Executive Chair of Janngo and Managing Partner of Janngo Capital, Fatoumata BA, explained that “In 2050, we’ll be roughly 2.2 billion people in Africa, which means that we need to find now massive ways to feed, educate, house, care for and employ more than one billion people in less than 30 years. We believe traditional development models have failed because they were unbalanced and unsustainable either only focusing on commercial returns or too heavily aid-based: our thesis strikes the right balance between delivering solid returns to our investors while being socially accountable, solving key market failures and leveraging technology to help leapfrog development. That’s our ikigai, our reason for being, as Janngo means “Tomorrow” or “Future” in Fulani.”
African women are known to be the most entrepreneurial in the world with a 26 per cent total entrepreneurial rate in Sub-Saharan Africa, where they are twice as likely to start a business than elsewhere (Source: Roland Berger). Yet, there is currently a $42 billion funding gap for women entrepreneurs in Africa according to the African Development Bank. Additionally, the larger the ticket size, the harder it is for women in emerging markets to get access to capital with only 10 per cent of women entrepreneurs able to raise money from Series A vs 49 per cent at the seed stage.
“At Janngo, we believe that talent is equally distributed between men and women but opportunities aren’t; especially in terms of access to capital. That is why we are proud to be a female-led VC fund investing 50 per cent of our proceeds in startups founded, co-founded by or benefiting women,” said BA, adding that Sustainable Development Goals in Africa needs a stakeholder approach to accelerate progress towards delivery in the next decade.

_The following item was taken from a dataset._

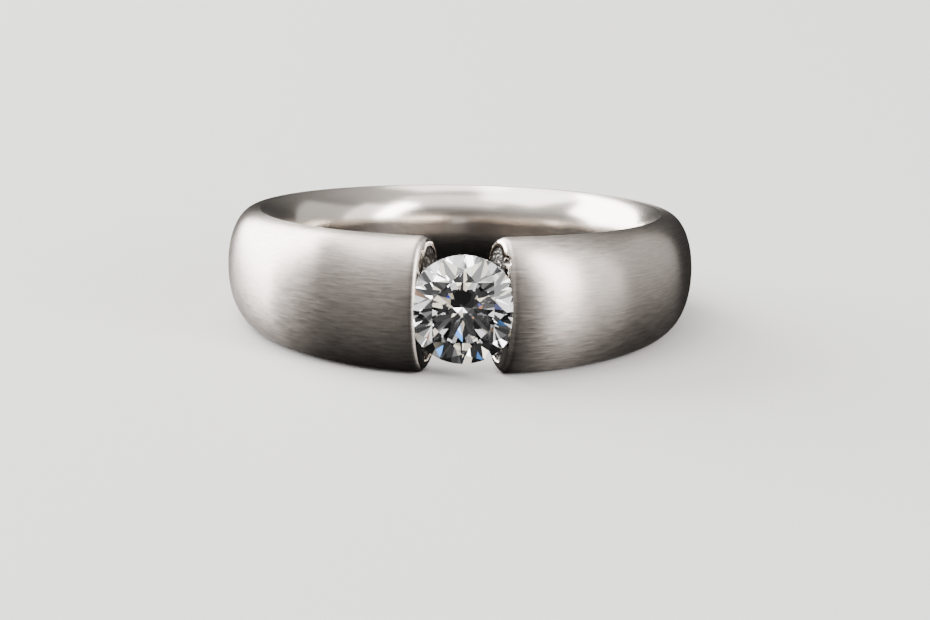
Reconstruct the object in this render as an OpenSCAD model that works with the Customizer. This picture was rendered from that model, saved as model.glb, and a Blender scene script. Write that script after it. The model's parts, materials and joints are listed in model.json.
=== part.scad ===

With a €60 million investment vehicle 100 per cent dedicated to African startups achieving both an economic performance and a social impact, Janngo’s commitment is paving the way for SDGs financing in the Venture Capital Space in Africa. This pool of capital includes a €15 million ticket from the European Investment Bank (EIB), the world’s largest multilateral financial institution and the biggest provider of climate finance.